On the bare shingle ridge, fishing boats are hauled up well above the highest tides. The stark shapes puncture the smooth lines of the foreland.

Inland and the first vegetation is sea kale, yellow horned-poppy and prostrate broom. Further inland and the vegetation is more established in increasingly large patches and swathes; there is a colourful display of viper’s bugloss, white stonecrop and bird’s foot trefoil with carpets of grey-green lichens amongst the wood sage. Escaped red valerian and sweet peas add deep reds to the palette. In late June, under a strong sun and warm, blustery west wind this is an extraordinarily beautiful place.

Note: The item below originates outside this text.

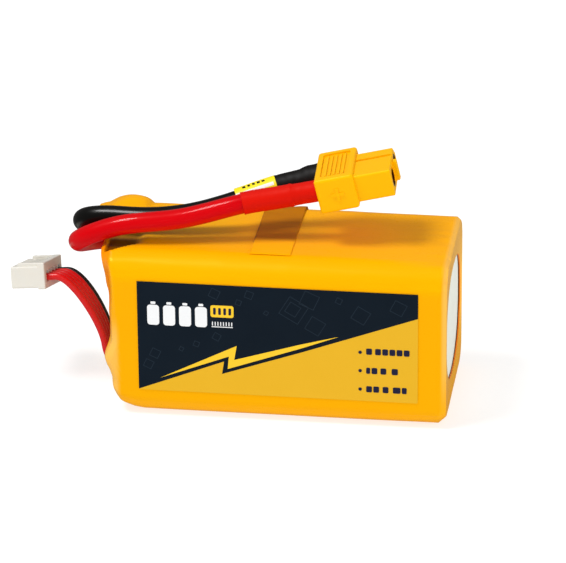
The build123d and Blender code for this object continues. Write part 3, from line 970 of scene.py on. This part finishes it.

Behind the bare coast, there is an unruly, rusting sprawl of all the gear required to get the fishing boats in and out of the sea including boxes and containers, winches, and bulldozers. Crudely planked haulways slowly sink into the stones; it all fits seamlessly into the spare landscape beneath the uncompromising shadow of the nuclear power station.

Next to the narrow road, picture perfect Prospect Cottage with its original, shingle garden is just the same as it was five years ago and after the recent and successful fundraising effort to save it, more popular than ever.

The recent additions of architect-designed cottages are like digitally remastered versions of the originals and, like everything else, here slot happily into the great, shingle motherboard.

On the landward side of the road, the vegetation thickens with increasing amounts of gorse and dwarf blackthorn. Here, parasitic dodder appears to suffocate the vegetation in small, iron red mats; the tendrils attaching to the the broom, gorse, wood sage and campion.